In another damning indictment of the BCCI, the Committee of Administrators (CoA) has asked the Supreme Court to remove the three office bearers of the board with immediate effect.

The CoA felt such a blunt measure was necessary only because the three office bearers - CK Khanna (acting BCCI president), Amitabh Choudhary (secretary) and Anirudh Chaudhry (treasurer) - had failed to ensure the implementation of the Lodha Committee's recommendations despite having given a written undertaking in January.

The CoA said the court had already set the precedent in January when it had removed the two senior-most BCCI office bearers - Anurag Thakur (president) and Ajay Shirke (secretary) - after the pair had failed to implement the reforms, thus violating the court's order delivered on July 18 last year. Simultaneously, the court stated that if Khanna, Choudhary and Chaudhry wanted to continue as office bearers, they would need to make written submissions saying they would help the BCCI implement the reforms. The CoA said that it has been more than six months and the three office bearers are "not in a position to make good" on their undertakings and hence should be sacked.

"The current office bearers of the BCCI have demonstrated scant regard for the directions issued by the Committee of Administrators and continue to flout the same with impunity," the CoA noted in its fifth status report, which is likely to be heard by the Supreme Court on August 18. "There is a need to direct that the existing office bearers of the BCCI shall forthwith cease and desist from being associated with the working of BCCI."

The report also said that with fresh BCCI elections scheduled for September, the running of the board should be entrusted "exclusively" with the COA, which would work closely with the board's professional management led by its CEO Rahul Johri. "The governance, management and administration of the BCCI may be entrusted exclusively in the hands of the Committee of Administrators along with the professional management of the BCCI headed by the CEO until elections are held in accordance with the New BCCI Constitution and a new set of office bearers take charge."

The stonewalling by the BCCI and majority of the state associations against implementing the reforms has finally started to test the patience of the CoA. Vinod Rai, the committee's chairman, admitted in an interview last month that his "consensus-building" efforts paid no dividends. Disappointed but not disheartened, the CoA asked the court in the fourth status report to issue an order under Article 142 of the Indian Constitution that would enforce the implementation of reforms.

Without mincing words, the CoA has once again said unless the court did not issue the directives as requested in last two status reports, its judgment would never see the "light of the day". "The Judgment of this Hon'ble Court will remain a writ in sand and the implementation of reforms mandated by this Hon'ble Court will never see the light of the day."

In its latest status report, the CoA presented various examples, which exposed the "willful disobedience" and the "resistance" put forth by majority of the BCCI members, which are the state associations. The CoA was annoyed that the three office bearers had just remained ineffective, instead of imposing themselves.

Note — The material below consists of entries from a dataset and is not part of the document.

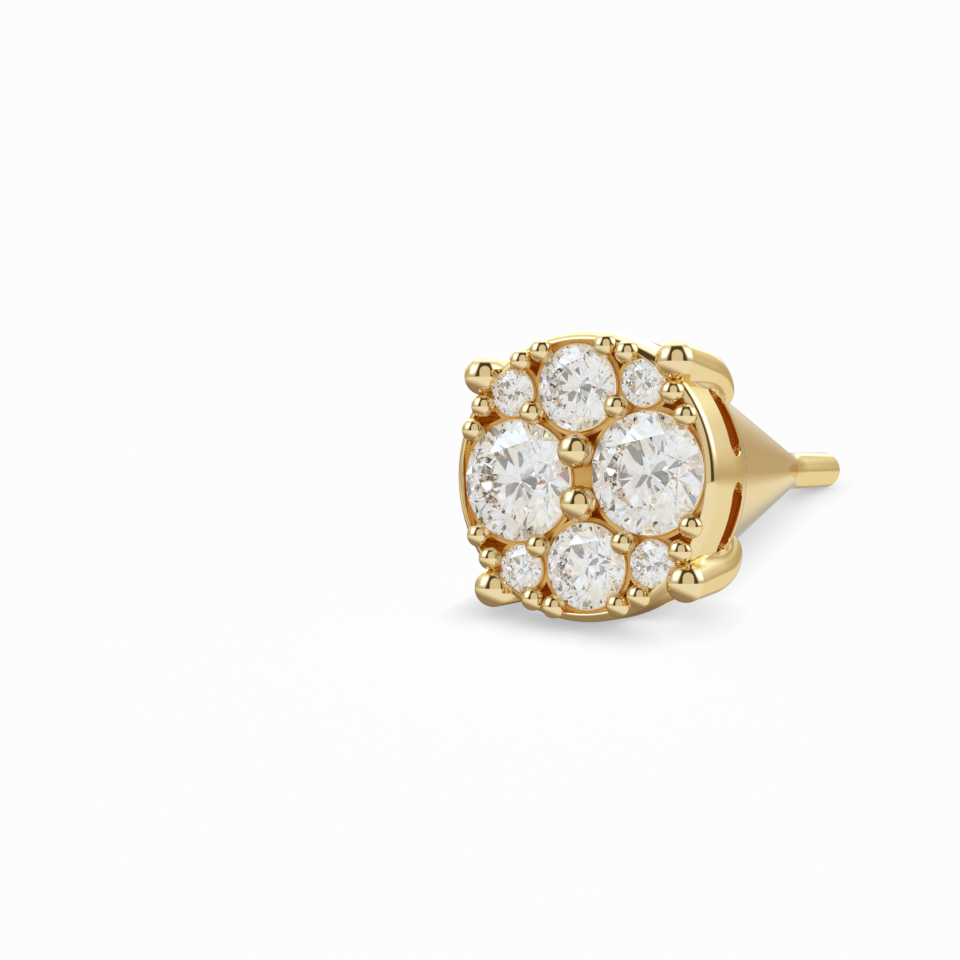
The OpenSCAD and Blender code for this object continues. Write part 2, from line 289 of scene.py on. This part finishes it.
halfRun = (slotLength - slots["height"]) / 2
lip = slots["lip"]
slotOutline = [(0, hollow - slots["inward"]), (halfHeight, hollow - slots["inward"])]
for turn in slots["lipTurns"]:
    t = math.radians(turn)
    slotOutline.append((halfHeight + lip * (1 - math.cos(t)), rim - lip + lip * math.sin(t)))
flare = slotOutline[-1][0] + slots["flare"]
slotOutline += [(flare, rim + slots["clear"]), (flare, rim + slots["outward"]),
                (0, rim + slots["outward"])]
slotCutter = turnOutline("slot", slotOutline, slots["steps"])
moveAndApply(slotCutter, Matrix.Rotation(math.pi / 2, 4, "Y"))
bpy.ops.object.mode_set(mode="EDIT")
bpy.ops.mesh.select_all(action="SELECT")
bpy.ops.mesh.bisect(plane_co=(0, 0, 0), plane_no=(0, 1, 0))
bpy.ops.mesh.select_all(action="DESELECT")
bpy.ops.object.mode_set(mode="OBJECT")
# its halves are drawn apart, and the long edges between them are cut up so that they can bend
for direction in (-1, 1):
    for vertex in slotCutter.data.vertices:
        vertex.select = vertex.co.y * direction > tiny
    for part in list(slotCutter.data.edges) + list(slotCutter.data.polygons):
        part.select = False
    bpy.ops.object.mode_set(mode="EDIT")
    bpy.ops.transform.translate(value=(0, direction * halfRun, 0))
    bpy.ops.mesh.select_all(action="DESELECT")
    bpy.ops.object.mode_set(mode="OBJECT")
corners = slotCutter.data.vertices
for stretch in slotCutter.data.edges:
    one, other = stretch.vertices
    stretch.select = abs(corners[one].co.y - corners[other].co.y) > halfRun * 0.9
bpy.ops.object.mode_set(mode="EDIT")
bpy.ops.mesh.subdivide(number_cuts=slots["cuts"])
bpy.ops.object.mode_set(mode="OBJECT")
# the cutter is wrapped round the wall, so that its lip is as deep all along the slot
for vertex in slotCutter.data.vertices:
    reach, turn = vertex.co.x, vertex.co.y / rim
    vertex.co.x, vertex.co.y = reach * math.cos(turn), reach * math.sin(turn)
slotCutters = []
for barAngle in slots["bars"]:
    for sign in (-1, 1):
        turn = Matrix.Rotation(math.radians(barAngle + sign * slotAngle), 4, "Z")
        slotCutters.append(
            copyTo(slotCutter, Matrix.Translation((0, 0, slots["middle"])) @ turn))
removePieces(slotCutter)
slotCutters = joinPieces("slots", slotCutters)
shapeWith(basketPiece, slotCutters, "DIFFERENCE")
removePieces(slotCutters)
print("slots cut")

# seat plate: lands and raised collars round the stones, and the bridge between the large ones
additions = []
for diameter, places in stones["places"].items():
    rings = (
        (diameter / 2 + plate["land"], plate["front"], plate["floor"] + plate["overlap"],
         plate["landEdge"]),
        (diameter / 2 + plate["collar"], plate["collarFront"], plate["floor"],
         plate["collarEdge"]))
    for x, y in places:
        for radius, front, back, soft in rings:
            selectOnly()
            bpy.ops.mesh.primitive_cylinder_add(
                vertices=plate["steps"], radius=radius, depth=back - front,
                location=(x, y, (front + back) / 2))
            ring = bpy.context.object
            bpy.ops.object.transform_apply()
            bpy.ops.object.mode_set(mode="EDIT")
            bpy.ops.mesh.select_all(action="DESELECT")
            bpy.ops.object.mode_set(mode="OBJECT")
            for face in ring.data.polygons:
                face.select = face.normal.z < -flat
            bpy.ops.object.mode_set(mode="EDIT")
            bpy.ops.mesh.region_to_loop()
            bpy.ops.mesh.bevel(offset=soft, segments=plate["edgeSteps"])
            bpy.ops.object.mode_set(mode="OBJECT")
            additions.append(ring)
selectOnly()
bpy.ops.mesh.primitive_cube_add(
    size=1, location=(0, 0, (plate["front"] + plate["floor"] + plate["overlap"]) / 2))
bridge = bpy.context.object
bridge.scale = (plate["bridgeWidth"] + plate["overlap"], plate["bridgeLength"],
                plate["floor"] + plate["overlap"] - plate["front"])
bpy.ops.object.transform_apply()
additions.append(bridge)
for item in additions:
    shapeWith(basketPiece, item, "UNION")
removePieces(*additions)
shapeWith(basketPiece, seats, "DIFFERENCE")
print("seat plate shaped:", len(basketPiece.data.polygons), "faces")

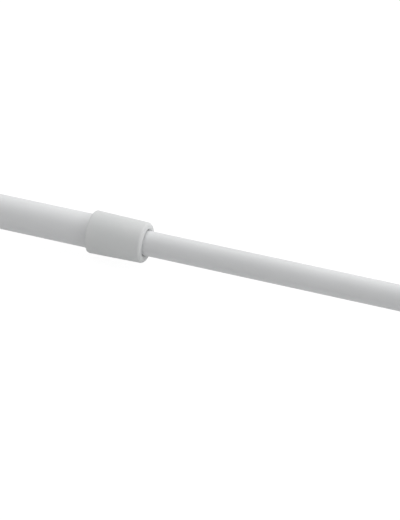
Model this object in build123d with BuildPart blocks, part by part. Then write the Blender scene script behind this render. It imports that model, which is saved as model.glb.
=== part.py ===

The latest instance, the COA said, came around the BCCI's last special general meeting, on July 26. Two days before the SGM, the court, responding to the "urgent" intervention sought by the COA, had directed that only qualified office bearers/representatives from state associations could attend the meeting.

In an interim order on July 24, the court had also indicated that it was willing to reopen debate over some of the reforms. "All concerned (BCCI and state associations) shall implement the recommendations of the Justice Lodha Committee Report as far as practicable, barring the issues which have been raised pertaining to membership, number of members of the selection committee, concept of associate membership, etc."

At the SGM, the BCCI agreed unanimously to implement all but five broad reforms: membership status which includes the one-state-one-vote reform, disqualification of office bearers, ministers and government officials based on eligibility criteria such as the age cap, tenure and cooling off period, the strength of the Apex Council - which replaces the existing working committee, the division of powers between the office bearers and the professional management, and strength of the national selection committee.

Barring the recommendations concerning one-state-one vote and the strength of the selection panel, the other three "identified" by the BCCI form the "fundamental core" of the reforms that were approved by the court in its original order last July. "Describing these issues as 'impracticable' or 'difficult' is nothing short of gross abuse/contempt," the CoA said. "It is obvious that the whole idea was to stonewall the fundamental core of the reforms mandate by this Hon'ble Court and make the same a dead letter."

The CoA was disgruntled with the office bearers also because they did not send it the minutes of the July 26 SGM despite being asked to. The CoA also took strong exception to the BCCI's decision, asking Johri and the BCCI administrative staff, including the board's legal team, to leave the SGM, which it said was "pre-planned and orchestrated."

When the CoA checked with the office bearers as to why they did not "reprimand" the BCCI members who asked Johri to leave the SGM, their response was "ingenious", saying he had "left of his own accord." "The conduct of the office bearers is such as to demonstrate that they are unfit to continue and ought to removed."